# rear view mirror



## zakyr (Jun 18, 2012)

Recommend me one.


----------



## marcski (Jun 18, 2012)

zakyr said:


> Recommend me one.



I'm assuming we're talking road biking here.  Generally, I like something like this:



I like the glasses based mirrors.  Once you get used to it and adjusted, it's just a quick glance with your eye/angle your head and you have a full view of what's behind you. I feel naked riding with out it now.


----------



## riverc0il (Jun 18, 2012)

Turn your head? :dunce:


----------



## bvibert (Jun 18, 2012)

Read rule #66:

http://forums.alpinezone.com/showthread.php?110829-The-Rules

(note - I don't road bike, and if I did I'd probably be tempted to have a mirror)


----------



## zakyr (Jun 19, 2012)

lol that was a good read.


----------



## o3jeff (Jun 19, 2012)

I just turn my head. I think having a mirror would be a bigger distraction for me especially if it's hanging off my sun glasses.


----------



## mlctvt (Jun 19, 2012)

I use the one marcski recommended. You can buy it here or in some bike shops. 

http://www.amazon.com/Bike-Peddler-Cycling-Eyeglass-Mirror/dp/B001VTQNVO

It gives a great field of view and it isn't heavy . No problem attaching it to my Rudy Project bike glasses. I wouldn't ride without it. I guess I'm a Fred.

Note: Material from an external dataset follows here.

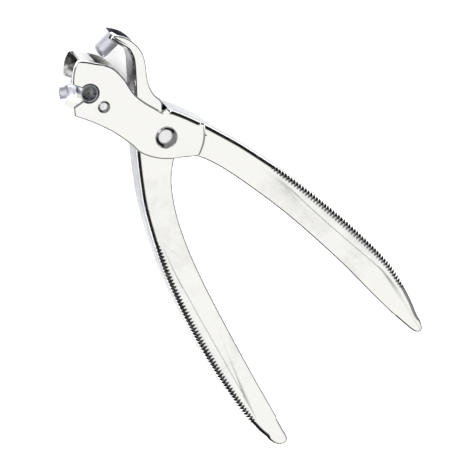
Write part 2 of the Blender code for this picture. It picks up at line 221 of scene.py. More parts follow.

Get the original model, the compact is too short and it's difficult to adjust.


----------



## dropKickMurphy (Jun 30, 2012)

mlctvt said:


> I use the one marcski recommended. You can buy it here or in some bike shops.
> 
> http://www.amazon.com/Bike-Peddler-Cycling-Eyeglass-Mirror/dp/B001VTQNVO
> 
> ...



I use the same one, too. I like to constantly monitor the traffic situation behind me, especially when riding solo. Situations often come up that require an immediate reaction...at those times I don't want to have to take the time to turn my head to determine what my options are.

If that makes me a Fred, then "Yabba Dabba Do!"


----------